Polisin Engellemeleri ve Barikatlar

Avukat Kerim Bütün, Çağlayan Adliyesi’nde yaşananlara dair bir fotoğraf paylaşarak, adliyeye gelen avukatlara polis tarafından saldırıldığını ve bir meslektaşlarının boğazının sıkıldığını bildirdi. Ayrıca, duruşma salonu önünde kurulan polis barikatlarına dikkat çekerek, “Saldırgan polis kaçtı, suçluyu saklıyorlar” şeklinde ifadelerde bulundu.
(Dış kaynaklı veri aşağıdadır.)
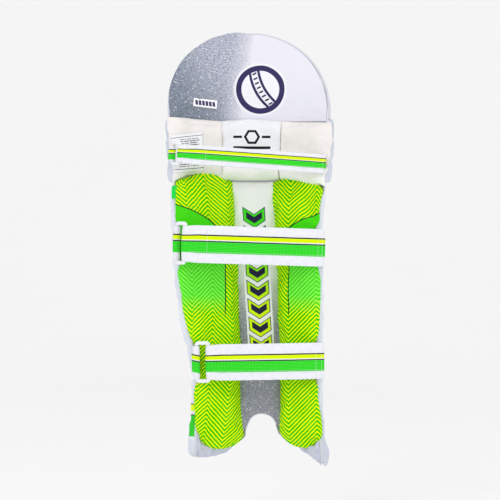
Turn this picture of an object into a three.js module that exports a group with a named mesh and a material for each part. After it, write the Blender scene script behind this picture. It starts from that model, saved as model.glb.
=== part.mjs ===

Sonuç olarak, hem gözaltına alınan gençlerin durumu hem de avukatlara yönelik polis şiddeti konusunda yaşanan gelişmeler, İstanbul Adliyesi’nde gergin bir atmosferin hakim olduğunu gösteriyor. CHP ve hukuk çevreleri, gözaltına alınanların serbest bırakılmasına ve yaşanan hukuksuzlukların gündeme getirilmesine yönelik çalışmalarını sürdürüyor.